Honor Ford-Smith is a scholar, theatre worker and poet. She was educated in Jamaica at St Andrew High School and after studying theatre began teaching at the Edna Manley College for the Visual and Performing Arts in Kingston. She became co-founder and artistic director of Sistren (Sisters), a theatre collective of mainly working-class Jamaican women that works in community theatre and popular education. Ford-Smith moved to Toronto, Canada in 1991, receiving her doctorate in education from the University of Toronto in 2004. She continues to write, to work in performance and to teach at York University in Toronto where she is an Associate Professor in the Community Arts Practice program under the Faculty of Environmental Studies.

Shahrzad Mojab

Professor, Adult Education and Community Development & Women and Gender Studies, OISE/University of Toronto

Shahrzad Mojab, scholar, teacher, and activist, is internationally known for her work on the impact of war, displacement, and violence on women’s learning and education; gender, state, migration and diaspora; Marxist feminism and anti-racism pedagogy. She is professor of Adult Education and Community Development and Women and Gender Studies at the University of Toronto.

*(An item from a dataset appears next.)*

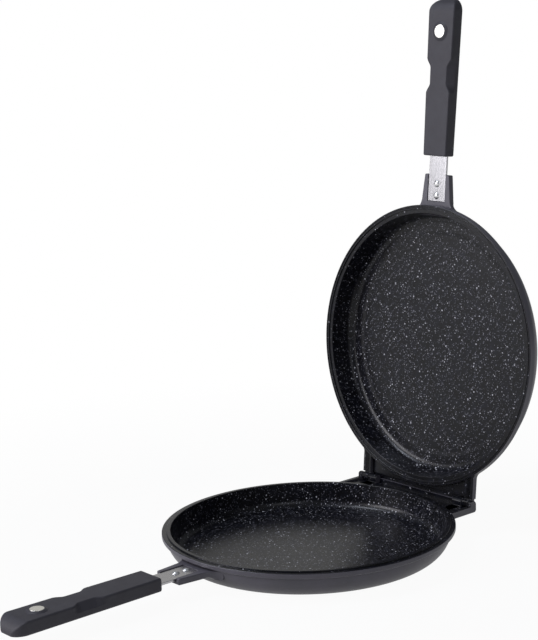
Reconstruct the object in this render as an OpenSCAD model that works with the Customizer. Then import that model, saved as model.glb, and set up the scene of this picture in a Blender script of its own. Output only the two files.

She is the Director of Critical Studies in Equity and Solidarity, a former Director of the Women and Gender Institute, University of Toronto and the recipient of the 2020 Canadian Association of Studies in Adult Education Lifetime Achievement Award and the Royal Society of Canada Award in Gender Studies in 2010.

Carmela Murdocca

Associate Professor, Department of Sociology, York University

Carmela Murdocca is an Associate Professor in the Department of Sociology at York University and is appointed to graduate programs in Sociology, Socio-Legal Studies and Social and Political Thought. Her research examines racialization, criminalization and ongoing social histories of racial and colonial violence. Her work is particularly concerned with the intersections of racial carceral violence and the social and legal politics of repair, redress, and reparations.